Bewertungs- und Finanzierungseffekte

Die Präsenz einer Goldenen Aktie kann sich auf die Bewertung des Unternehmens auswirken, wenn zusätzliche Zustimmungs- oder Vetohürden antizipiert werden. Finanzierungsrunden und Kapitalmarkttransaktionen berücksichtigen regelmäßig die dadurch geprägte Entscheidungsarchitektur.

Alternativen und komplementäre Instrumente

Investitionskontrolle und Sektoraufsicht

Allgemeine außenwirtschaftliche Investitionsprüfungen und sektorale Genehmigungsvorbehalte dienen dem Schutz öffentlicher Belange und können als Alternative oder Ergänzung zu Goldenen Aktien wirken.

Regulierte Eigentumsstrukturen

In einigen Bereichen bestehen Vorgaben zu Eigentum, Entflechtung oder Netzneutralität, die den Schutz öffentlicher Interessen über Regulierungsmechanismen sicherstellen.

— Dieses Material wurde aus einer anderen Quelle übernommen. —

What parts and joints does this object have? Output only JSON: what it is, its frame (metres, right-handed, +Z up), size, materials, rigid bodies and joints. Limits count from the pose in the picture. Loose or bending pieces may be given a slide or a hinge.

Öffentlich-rechtliche Auflagen und Verträge

Auch Konzessionen, Lizenzauflagen oder öffentlich-rechtliche Verträge können bestimmte Schutzinteressen absichern, ohne die Aktionärsstruktur mit Sonderrechten auszugestalten.

Vor- und Nachteile im Überblick

Potenzielle Vorteile

  • Sicherung öffentlicher Belange in Schlüsselbereichen
  • Gezielte Eingriffsmöglichkeiten ohne Mehrheitsbesitz
  • Transparente Festlegung von Zustimmungs- und Vetobereichen

Potenzielle Risiken

  • Komplexere Entscheidungsprozesse und mögliche Verzögerungen
  • Rechtsunsicherheiten bei zu weit gefassten oder unbestimmten Sonderrechten
  • Mögliche Auswirkungen auf Unternehmensbewertung und Investitionsbereitschaft

Häufig gestellte Fragen

Was ist eine Goldene Aktie?

Eine Goldene Aktie ist eine Beteiligung mit besonderen, klar definierten Sonderrechten, die dem Inhaber zusätzliche Einflussmöglichkeiten auf bestimmte Unternehmensentscheidungen gibt. Sie wird vor allem genutzt, um in strategisch bedeutsamen Fragen ein Vetorecht oder Zustimmungsvorbehalte auszuüben.

Welche Rechte kann eine Goldene Aktie enthalten?

Typisch sind Vetorechte bei Strukturentscheidungen, Zustimmungsvorbehalte bei der Veräußerung wesentlicher Vermögenswerte, Bestellungs- oder Vorschlagsrechte für Organmitglieder sowie zusätzliche Informations- und Einsichtsrechte. Der genaue Umfang ergibt sich aus Satzung oder vertraglichen Regelungen.

In welchen Sektoren wird sie eingesetzt?

Sie findet sich vor allem in Bereichen von besonderem öffentlichen Interesse, etwa Energie, Verkehr, Telekommunikation, Verteidigung, Zahlungsverkehr, Rohstoffversorgung und kritische digitale Infrastrukturen.

Ist eine Goldene Aktie mit dem europäischen Binnenmarkt vereinbar?

Sie kann vereinbar sein, wenn die Sonderrechte einem legitimen öffentlichen Interesse dienen, hinreichend bestimmt, geeignet und verhältnismäßig ausgestaltet sind. Pauschale oder unbestimmte Eingriffsrechte sind mit unionsrechtlichen Grundfreiheiten schwerer in Einklang zu bringen.

Wie wird eine Goldene Aktie rechtlich verankert?

Die Verankerung erfolgt regelmäßig in der Satzung, häufig durch eine besondere Aktiengattung oder die Einräumung spezifischer Sonderrechte zugunsten eines Aktionärs. Die Regelungen müssen transparent, klar umschrieben und mit der Unternehmensverfassung abgestimmt sein.

Wie lange kann eine Goldene Aktie bestehen?

Die Dauer richtet sich nach der jeweils festgelegten Ausgestaltung. Oft werden Befristungen oder Bedingungen für das automatische Entfallen der Sonderrechte (Sunset-Klauseln) vorgesehen, um die Maßnahme an veränderte Rahmenbedingungen anzupassen.

Welche Auswirkungen hat sie auf Aktionäre und Unternehmensführung?

Sie verändert die Entscheidungsarchitektur, indem bestimmte Beschlüsse zusätzliche Zustimmungen erfordern. Das kann Stabilität in Kernfragen erhöhen, führt aber zugleich zu erweiterten Abstimmungsprozessen. Für Anleger ist die Transparenz über Reichweite und Grenzen der Sonderrechte von Bedeutung.